◆ EXERCISE: Print out each entry below exactly, please.

◆ DATA LISTING:
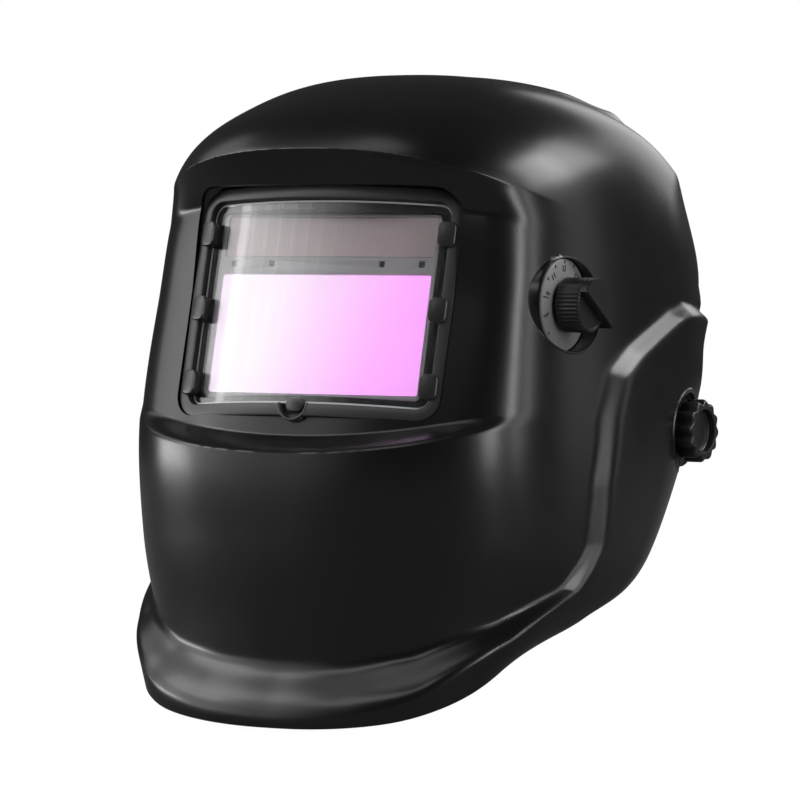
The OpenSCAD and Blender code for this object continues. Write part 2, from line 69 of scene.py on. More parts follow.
# ------------------------------------------------------------------ camera
CAMERA_DISTANCE = 2.2
CAMERA_AZ, CAMERA_EL = math.radians(30.0), math.radians(2.5)
ahead = Vector((-math.sin(CAMERA_AZ) * math.cos(CAMERA_EL), math.cos(CAMERA_AZ) * math.cos(CAMERA_EL),
                -math.sin(CAMERA_EL)))
across = Vector((math.cos(CAMERA_AZ), math.sin(CAMERA_AZ), 0))
cam = in_scene("camera", bpy.data.cameras.new("camera"))
cam.data.sensor_width = 36
cam.data.lens = 212.9
cam.data.clip_end = 50
cam.location = -CAMERA_DISTANCE * ahead
aim = across * -0.0293 + across.cross(ahead) * 0.01144
cam.rotation_mode = "QUATERNION"
cam.rotation_quaternion = (aim - cam.location).to_track_quat("-Z", "Y")
bpy.context.scene.camera = cam


# ------------------------------------------------------------------ material helpers
def nodes_of(m):
    m.use_nodes = True
    nt = m.node_tree
    return nt, nt.nodes["Principled BSDF"]


def node(nt, kind, **inputs):
    """New shader node: p_NAME sets a property, any other name sets that input."""
    n = nt.nodes.new(kind)
    for k, v in inputs.items():
        if k.startswith("p_"):
            setattr(n, k[2:], v)
        else:
            n.inputs[k.replace("_", " ")].default_value = v
    return n


def material(name):
    """New material, its node tree, its Principled node and the object's own coordinates."""
    m = bpy.data.materials.new(name)
    nt, b = nodes_of(m)
    return m, nt, b, node(nt, "ShaderNodeTexCoord").outputs["Object"]


def texture(nt, kind, at, **inputs):
    t = node(nt, "ShaderNodeTex" + kind, **inputs)
    nt.links.new(at, t.inputs["Vector"])
    return t


def sums(nt, a, b, operation="ADD", **inputs):
    """Maths on two outputs; b may be a plain number."""
    n = node(nt, "ShaderNodeMath", p_operation=operation, **inputs)
    for value, socket in ((a, n.inputs[0]), (b, n.inputs[1])):
        if isinstance(value, float):
            socket.default_value = value
        else:
            nt.links.new(value, socket)
    return n


def tones(nt, source, stops):
    """Colour that runs through stops [(position, colour)] as source rises."""
    ramp = node(nt, "ShaderNodeValToRGB")
    while len(ramp.color_ramp.elements) < len(stops):
        ramp.color_ramp.elements.new(.5)
    for e, (p, c) in zip(ramp.color_ramp.elements, stops):
        e.position, e.color = p, list(c) + [1]
    nt.links.new(source, ramp.inputs["Fac"])
    return ramp.outputs["Color"]


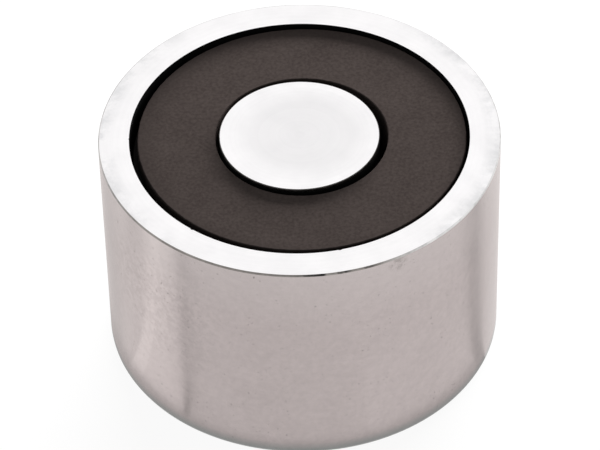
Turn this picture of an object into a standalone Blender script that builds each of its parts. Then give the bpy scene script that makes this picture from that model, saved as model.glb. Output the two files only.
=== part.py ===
"""A pot-type holding electromagnet, standing on its rear face with the pole face up.

The origin is the centre of the rear mounting face, and +Z runs along the axis to the pole face.
A soft-iron pot and a core staked into its floor carry the field. Between them sits a wound bobbin,
potted in place, whose leads come out through a bush low in the pot's wall, on the +Y side.
"""

import math

import bmesh
import bpy
from mathutils import Vector

# Core, in metres: the inner pole above, a staked spigot and the fixing thread below
CORE_DIAMETER = 0.016
SPIGOT_DIAMETER = 0.010
STAKE_FLARE = 0.00075
STAKE_DEPTH = 0.001
STAKE_RECESS = 0.0001
THREAD_CORE_DIAMETER = 0.0042
THREAD_DEPTH = 0.010
THREAD_MOUTH_CHAMFER = 0.00055
DRILL_POINT_ANGLE = math.radians(118)

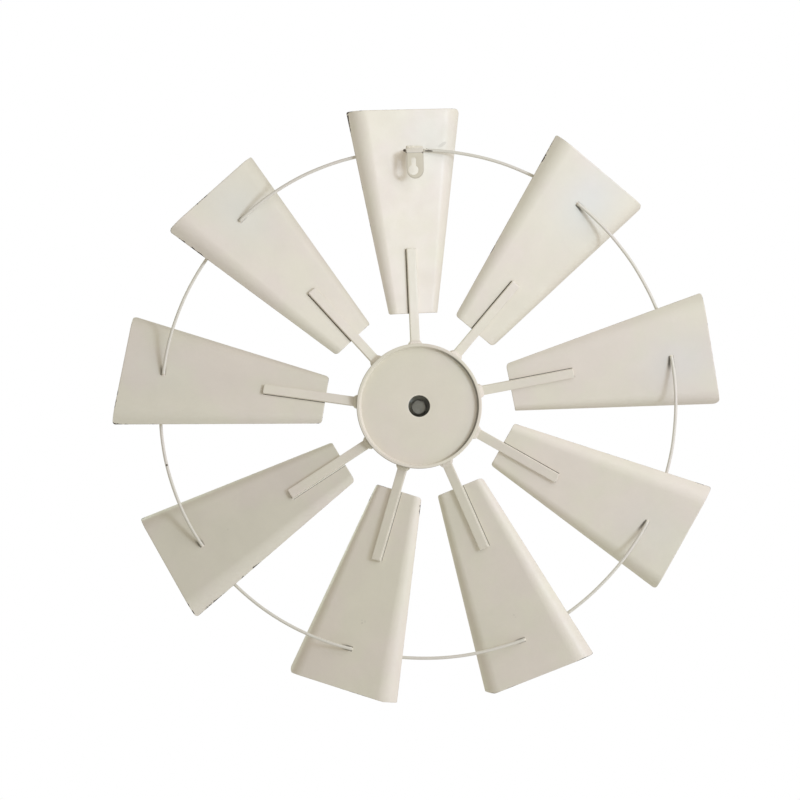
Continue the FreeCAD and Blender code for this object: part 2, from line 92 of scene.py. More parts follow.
# where the paint has worn or chipped along a blade's edges: (across, along, reach, strength)
WEAR = {
    1: ((-59, 297, 14, 1.0), (-58, 285, 14, 0.7), (-53, 262, 16, 0.3), (-47, 225, 14, 0.3), (-40, 185, 14, 0.25)),
    2: ((-58, 287, 9, 0.75), (-55, 272, 12, 0.85), (-51, 255, 10, 0.8), (-45, 212, 14, 0.5), (-38, 172, 12, 0.5)),
    3: ((-58, 296, 10, 0.35), (-40, 190, 20, 0.2), (-20, 300, 14, 0.25)),
    4: ((-57, 284, 14, 0.7), (-20, 92, 12, 0.3)),
    5: ((-54, 295, 12, 0.5), (53, 295, 12, 0.5), (25, 297, 12, 0.3), (35, 130, 24, 0.3)),
    6: ((-20, 292, 14, 0.35), (26, 95, 22, 0.9), (31, 122, 24, 0.6), (-26, 97, 7, 0.9)),
    7: ((-59, 298, 8, 1.0), (-56.5, 281, 13, 1.0), (-52.5, 262, 9, 0.8), (-49, 238, 8, 0.9), (-46, 222, 8, 0.9),
        (-42, 196, 8, 0.9), (60, 299, 9, 0.9), (-50, 299, 10, 0.8), (42, 195, 40, 0.6), (32, 140, 36, 0.65)),
    8: ((-58, 299, 9, 1.1), (-50, 299, 8, 0.9), (-33, 299, 10, 0.75), (-53, 256, 7, 0.7), (-58, 288, 8, 0.8),
        (24, 94, 12, 0.5), (-25, 94, 9, 0.6)),
    9: ((-59, 299, 12, 0.6), (-52, 256, 8, 1.2), (-55, 274, 14, 0.85), (-58, 290, 12, 0.85), (-20, 300, 9, 0.9),
        (-8, 300, 9, 0.9), (24, 94, 12, 0.5), (31, 120, 22, 0.4)),
}
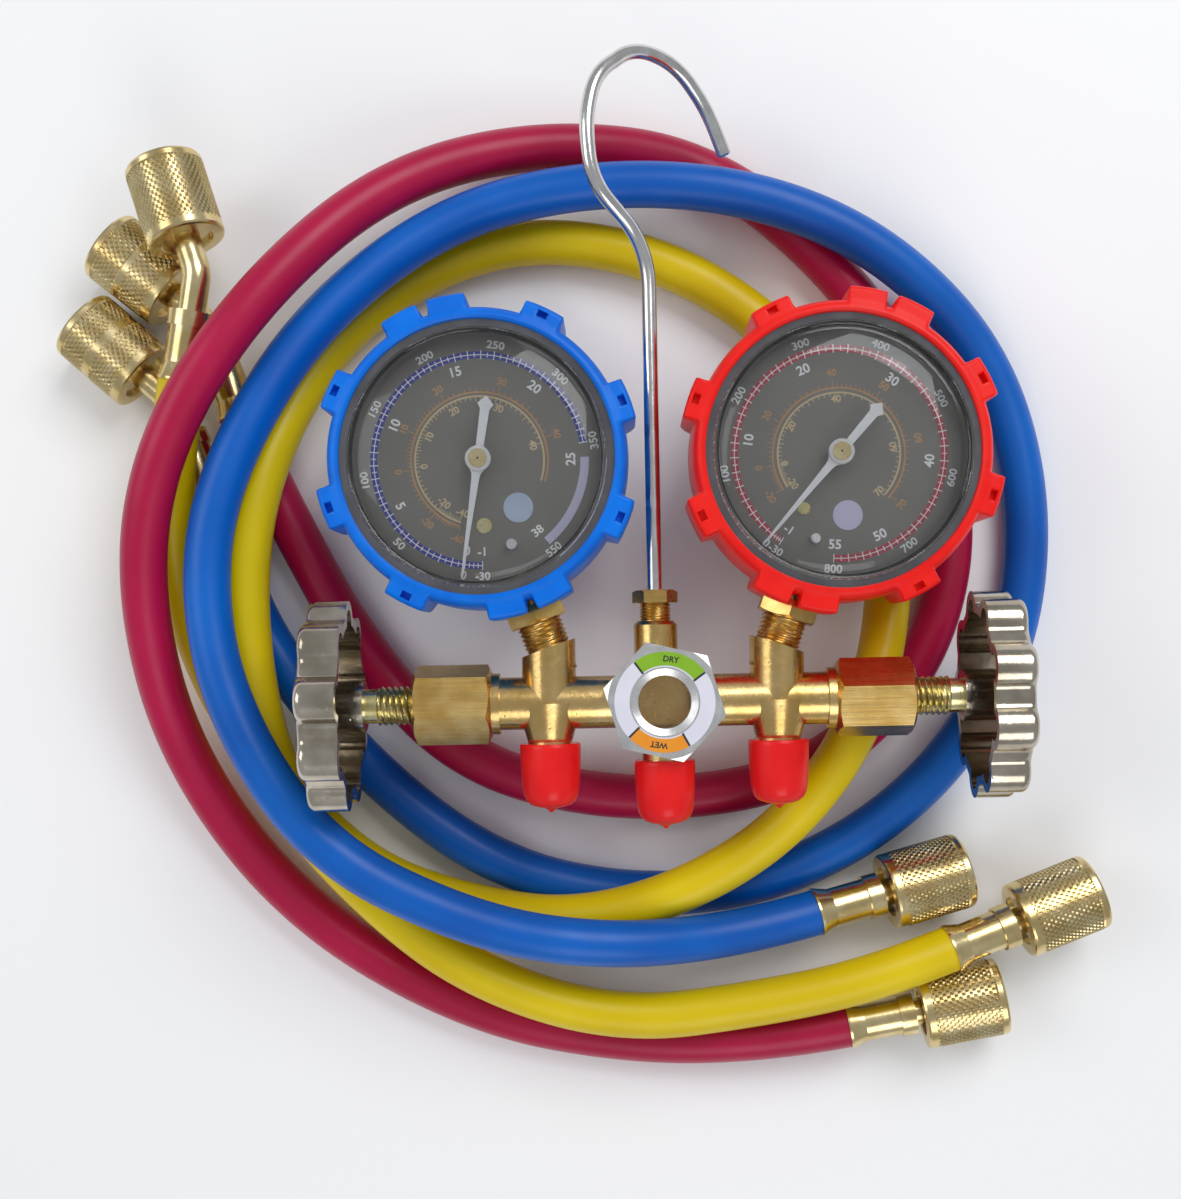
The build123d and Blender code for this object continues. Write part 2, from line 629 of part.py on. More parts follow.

◆ ANSWER TO THE EXERCISE:
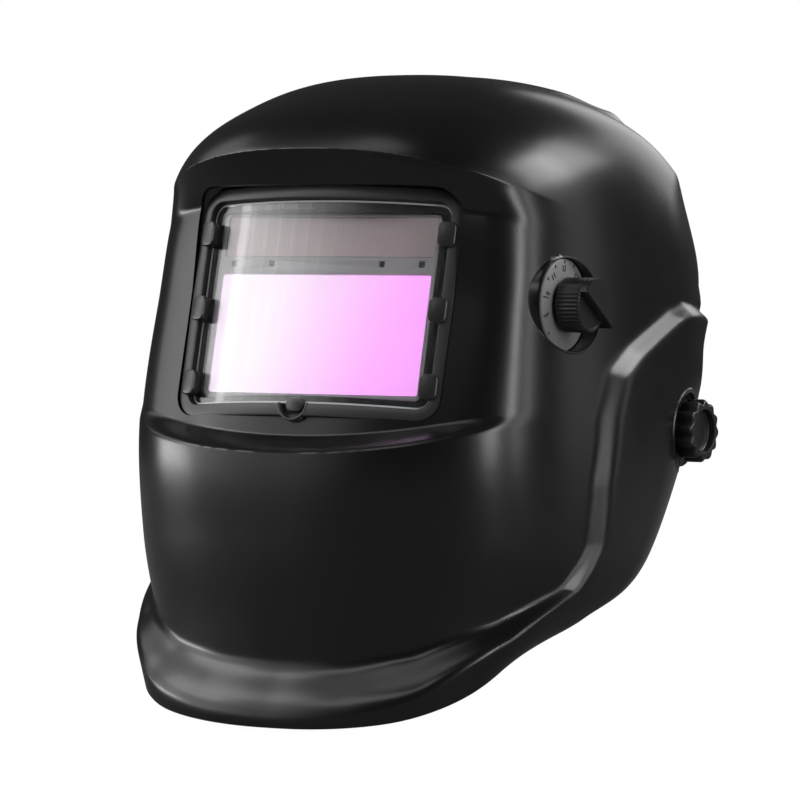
The OpenSCAD and Blender code for this object continues. Write part 2, from line 69 of scene.py on. More parts follow.
# ------------------------------------------------------------------ camera
CAMERA_DISTANCE = 2.2
CAMERA_AZ, CAMERA_EL = math.radians(30.0), math.radians(2.5)
ahead = Vector((-math.sin(CAMERA_AZ) * math.cos(CAMERA_EL), math.cos(CAMERA_AZ) * math.cos(CAMERA_EL),
                -math.sin(CAMERA_EL)))
across = Vector((math.cos(CAMERA_AZ), math.sin(CAMERA_AZ), 0))
cam = in_scene("camera", bpy.data.cameras.new("camera"))
cam.data.sensor_width = 36
cam.data.lens = 212.9
cam.data.clip_end = 50
cam.location = -CAMERA_DISTANCE * ahead
aim = across * -0.0293 + across.cross(ahead) * 0.01144
cam.rotation_mode = "QUATERNION"
cam.rotation_quaternion = (aim - cam.location).to_track_quat("-Z", "Y")
bpy.context.scene.camera = cam


# ------------------------------------------------------------------ material helpers
def nodes_of(m):
    m.use_nodes = True
    nt = m.node_tree
    return nt, nt.nodes["Principled BSDF"]


def node(nt, kind, **inputs):
    """New shader node: p_NAME sets a property, any other name sets that input."""
    n = nt.nodes.new(kind)
    for k, v in inputs.items():
        if k.startswith("p_"):
            setattr(n, k[2:], v)
        else:
            n.inputs[k.replace("_", " ")].default_value = v
    return n


def material(name):
    """New material, its node tree, its Principled node and the object's own coordinates."""
    m = bpy.data.materials.new(name)
    nt, b = nodes_of(m)
    return m, nt, b, node(nt, "ShaderNodeTexCoord").outputs["Object"]


def texture(nt, kind, at, **inputs):
    t = node(nt, "ShaderNodeTex" + kind, **inputs)
    nt.links.new(at, t.inputs["Vector"])
    return t


def sums(nt, a, b, operation="ADD", **inputs):
    """Maths on two outputs; b may be a plain number."""
    n = node(nt, "ShaderNodeMath", p_operation=operation, **inputs)
    for value, socket in ((a, n.inputs[0]), (b, n.inputs[1])):
        if isinstance(value, float):
            socket.default_value = value
        else:
            nt.links.new(value, socket)
    return n


def tones(nt, source, stops):
    """Colour that runs through stops [(position, colour)] as source rises."""
    ramp = node(nt, "ShaderNodeValToRGB")
    while len(ramp.color_ramp.elements) < len(stops):
        ramp.color_ramp.elements.new(.5)
    for e, (p, c) in zip(ramp.color_ramp.elements, stops):
        e.position, e.color = p, list(c) + [1]
    nt.links.new(source, ramp.inputs["Fac"])
    return ramp.outputs["Color"]


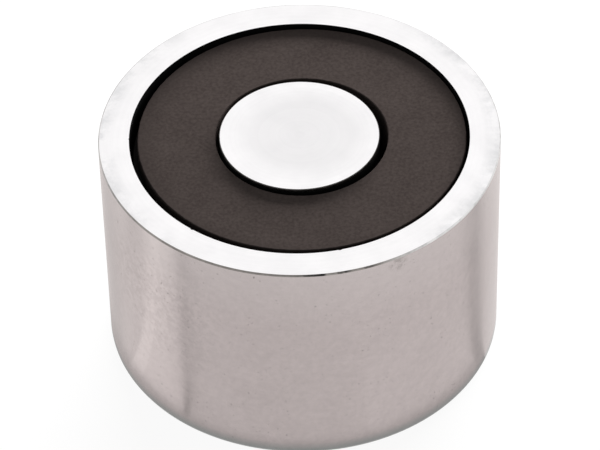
Turn this picture of an object into a standalone Blender script that builds each of its parts. Then give the bpy scene script that makes this picture from that model, saved as model.glb. Output the two files only.
=== part.py ===
"""A pot-type holding electromagnet, standing on its rear face with the pole face up.

The origin is the centre of the rear mounting face, and +Z runs along the axis to the pole face.
A soft-iron pot and a core staked into its floor carry the field. Between them sits a wound bobbin,
potted in place, whose leads come out through a bush low in the pot's wall, on the +Y side.
"""

import math

import bmesh
import bpy
from mathutils import Vector

# Core, in metres: the inner pole above, a staked spigot and the fixing thread below
CORE_DIAMETER = 0.016
SPIGOT_DIAMETER = 0.010
STAKE_FLARE = 0.00075
STAKE_DEPTH = 0.001
STAKE_RECESS = 0.0001
THREAD_CORE_DIAMETER = 0.0042
THREAD_DEPTH = 0.010
THREAD_MOUTH_CHAMFER = 0.00055
DRILL_POINT_ANGLE = math.radians(118)

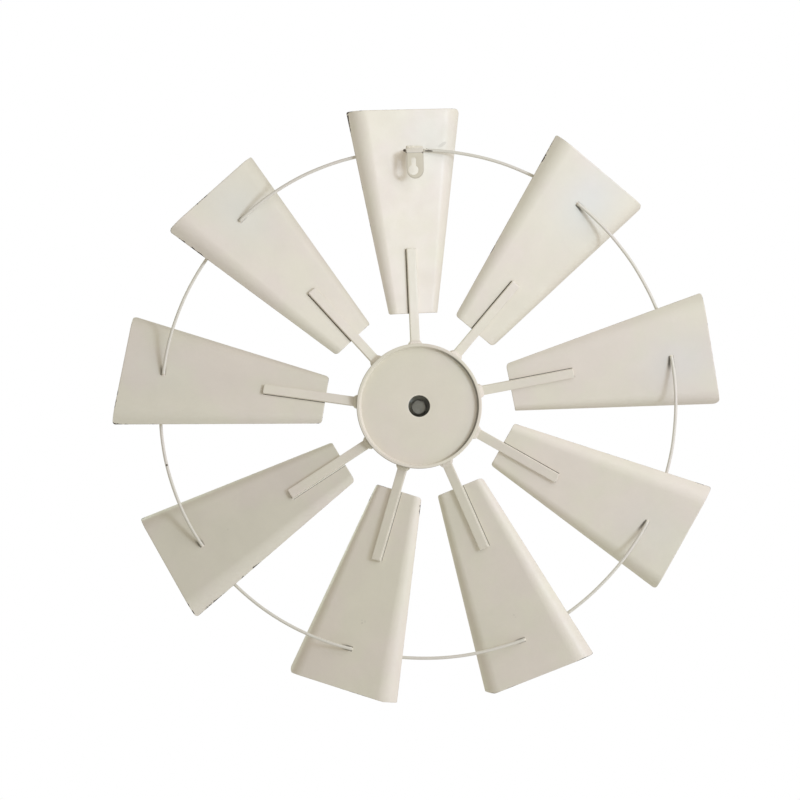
Continue the FreeCAD and Blender code for this object: part 2, from line 92 of scene.py. More parts follow.
# where the paint has worn or chipped along a blade's edges: (across, along, reach, strength)
WEAR = {
    1: ((-59, 297, 14, 1.0), (-58, 285, 14, 0.7), (-53, 262, 16, 0.3), (-47, 225, 14, 0.3), (-40, 185, 14, 0.25)),
    2: ((-58, 287, 9, 0.75), (-55, 272, 12, 0.85), (-51, 255, 10, 0.8), (-45, 212, 14, 0.5), (-38, 172, 12, 0.5)),
    3: ((-58, 296, 10, 0.35), (-40, 190, 20, 0.2), (-20, 300, 14, 0.25)),
    4: ((-57, 284, 14, 0.7), (-20, 92, 12, 0.3)),
    5: ((-54, 295, 12, 0.5), (53, 295, 12, 0.5), (25, 297, 12, 0.3), (35, 130, 24, 0.3)),
    6: ((-20, 292, 14, 0.35), (26, 95, 22, 0.9), (31, 122, 24, 0.6), (-26, 97, 7, 0.9)),
    7: ((-59, 298, 8, 1.0), (-56.5, 281, 13, 1.0), (-52.5, 262, 9, 0.8), (-49, 238, 8, 0.9), (-46, 222, 8, 0.9),
        (-42, 196, 8, 0.9), (60, 299, 9, 0.9), (-50, 299, 10, 0.8), (42, 195, 40, 0.6), (32, 140, 36, 0.65)),
    8: ((-58, 299, 9, 1.1), (-50, 299, 8, 0.9), (-33, 299, 10, 0.75), (-53, 256, 7, 0.7), (-58, 288, 8, 0.8),
        (24, 94, 12, 0.5), (-25, 94, 9, 0.6)),
    9: ((-59, 299, 12, 0.6), (-52, 256, 8, 1.2), (-55, 274, 14, 0.85), (-58, 290, 12, 0.85), (-20, 300, 9, 0.9),
        (-8, 300, 9, 0.9), (24, 94, 12, 0.5), (31, 120, 22, 0.4)),
}
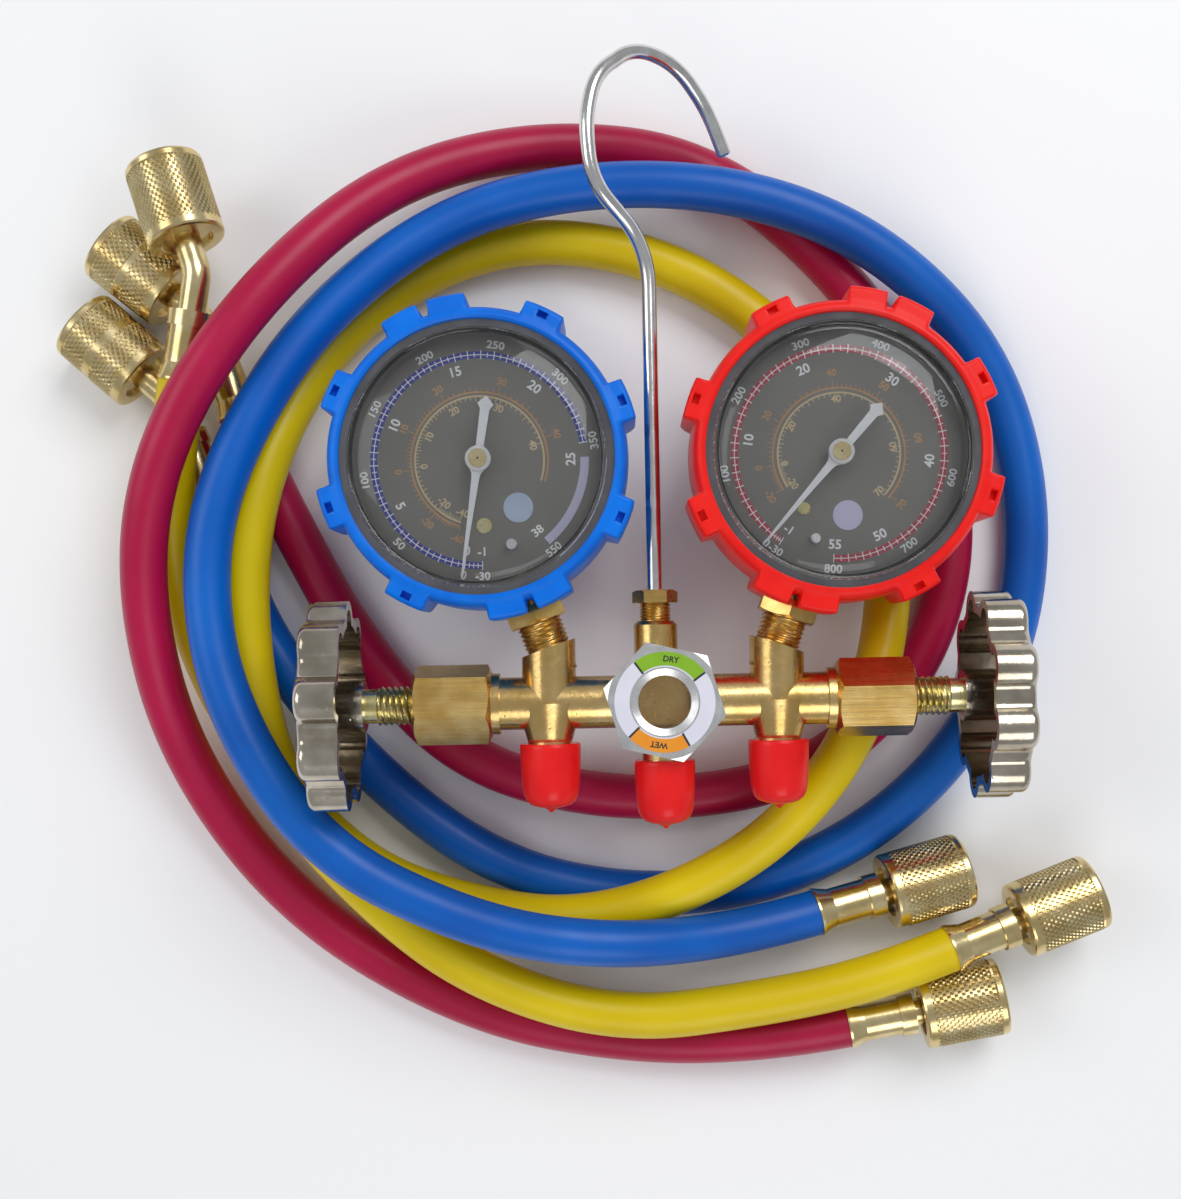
The build123d and Blender code for this object continues. Write part 2, from line 629 of part.py on. More parts follow.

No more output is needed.